Adventus

"The central doctrine of Christianity, then, is not that God is a bastard. It is, in the words of the late Dominican theologian Herbert McCabe, that if you don’t love you’re dead, and if you do, they’ll kill you."--Terry Eagleton

"...doesn't philosophy amount to the sum of all thinkable and unthinkable errors, ceaselessly repeated?"--Jean-Luc Marion

“The opposite of poverty is not wealth; the opposite of poverty is justice."--Bryan Stevenson

Friday, September 21, 2018

May You Live In Interesting Times

Maybe postpone the fitting for that new robe....

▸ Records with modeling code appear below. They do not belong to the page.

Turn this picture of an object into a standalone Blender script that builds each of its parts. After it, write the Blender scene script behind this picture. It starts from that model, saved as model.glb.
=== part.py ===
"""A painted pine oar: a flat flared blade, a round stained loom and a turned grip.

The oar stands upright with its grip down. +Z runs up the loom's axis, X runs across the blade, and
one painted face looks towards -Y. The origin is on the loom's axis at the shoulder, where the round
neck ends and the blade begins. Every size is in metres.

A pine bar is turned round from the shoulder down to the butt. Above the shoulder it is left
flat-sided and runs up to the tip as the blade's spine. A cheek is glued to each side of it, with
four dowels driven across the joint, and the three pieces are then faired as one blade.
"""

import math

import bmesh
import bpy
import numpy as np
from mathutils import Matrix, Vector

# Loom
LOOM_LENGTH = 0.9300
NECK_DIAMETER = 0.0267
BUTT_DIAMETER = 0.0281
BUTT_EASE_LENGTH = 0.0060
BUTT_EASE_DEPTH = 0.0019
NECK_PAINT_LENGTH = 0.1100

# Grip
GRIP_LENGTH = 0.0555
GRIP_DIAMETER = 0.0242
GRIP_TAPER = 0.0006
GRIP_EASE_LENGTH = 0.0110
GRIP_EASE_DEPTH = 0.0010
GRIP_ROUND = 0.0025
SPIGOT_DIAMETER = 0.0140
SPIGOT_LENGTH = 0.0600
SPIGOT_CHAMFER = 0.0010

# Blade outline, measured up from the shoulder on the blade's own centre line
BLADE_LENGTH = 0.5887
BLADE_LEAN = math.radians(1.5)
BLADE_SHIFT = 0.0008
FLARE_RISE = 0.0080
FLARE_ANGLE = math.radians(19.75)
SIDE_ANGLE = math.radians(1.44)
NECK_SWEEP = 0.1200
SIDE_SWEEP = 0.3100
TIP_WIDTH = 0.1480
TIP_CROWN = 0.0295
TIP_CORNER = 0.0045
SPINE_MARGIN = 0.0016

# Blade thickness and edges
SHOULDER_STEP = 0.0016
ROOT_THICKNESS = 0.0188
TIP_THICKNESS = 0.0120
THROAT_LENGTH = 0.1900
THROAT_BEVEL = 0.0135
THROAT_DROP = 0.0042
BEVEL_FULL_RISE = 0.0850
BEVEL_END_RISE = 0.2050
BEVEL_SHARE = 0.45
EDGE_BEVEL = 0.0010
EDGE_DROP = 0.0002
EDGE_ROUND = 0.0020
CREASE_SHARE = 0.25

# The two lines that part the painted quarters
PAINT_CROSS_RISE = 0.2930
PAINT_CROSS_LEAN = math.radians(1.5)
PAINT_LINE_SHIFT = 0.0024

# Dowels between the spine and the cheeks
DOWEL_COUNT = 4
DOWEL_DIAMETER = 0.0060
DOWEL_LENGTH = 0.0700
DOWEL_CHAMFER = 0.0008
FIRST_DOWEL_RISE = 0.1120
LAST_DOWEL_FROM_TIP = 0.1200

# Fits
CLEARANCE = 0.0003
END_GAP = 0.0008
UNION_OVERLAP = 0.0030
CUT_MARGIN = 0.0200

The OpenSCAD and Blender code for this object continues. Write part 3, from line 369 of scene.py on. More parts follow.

Rachel Maddow pointed out recently that a Supreme Court justice can be investigated for a crime, arrested, and jailed while still sitting on the Bench.  And can suffer the consequences of a conviction without going through the process of impeachment, the only way to remove a justice from the Supreme Court (short of resignation/death).  Now, the odds of that happening to wannabe-Justice Kavanaugh are not great, especially over a case 36 years old.  But:

Which raises an issue above and beyond the he said/she said that obsesses D.C. just now (and exactly where the GOP wants to keep the attention, rather than on the vigorous outrage of Judge Kavanaugh who seems to think he's entitled not only to the benefit of the doubt, but to a seat on the high Court):  what would it look like for a Supreme Court Justice to be under police investigation?  Nothing to keep Dr. Ford from making a complaint after the Senate confirms Kavanaugh (if it does).  Nothing to keep her from waiting until after the First Monday in October to go to the Montgomery City Police.

Karma is a bitch, ain't it?

In normal times, the spectre of such allegations would be enough to make the White House withdraw the nominee.  These are not normal times, and that is not a good thing to say.  Would this possibility, wholly beyond the control of the White House or the Senate, change any minds?  Sure, the evidence may be so scarce no charges are ever brought, but what does it say about the nominee that the question is raised in the first place?  What does it say about our system that a Supreme Court Justice is (possibly, granted) under criminal investigation for sexual assault of a minor?  The question alone is enough to raise questions about the legitimacy of his right to practice law; not quite enough to remove it, but enough to raise serious questions about it.  Officers of the Court, and especially Justices on the highest court in the land, should be above suspicion.

And I mean, even Clarence Thomas has never been suspected of violating criminal law.  This is actually quite serious.  If it isn't a good reason to say Judge Kavanaugh really doesn't deserve to become Justice Kavanaugh, I don't know what is.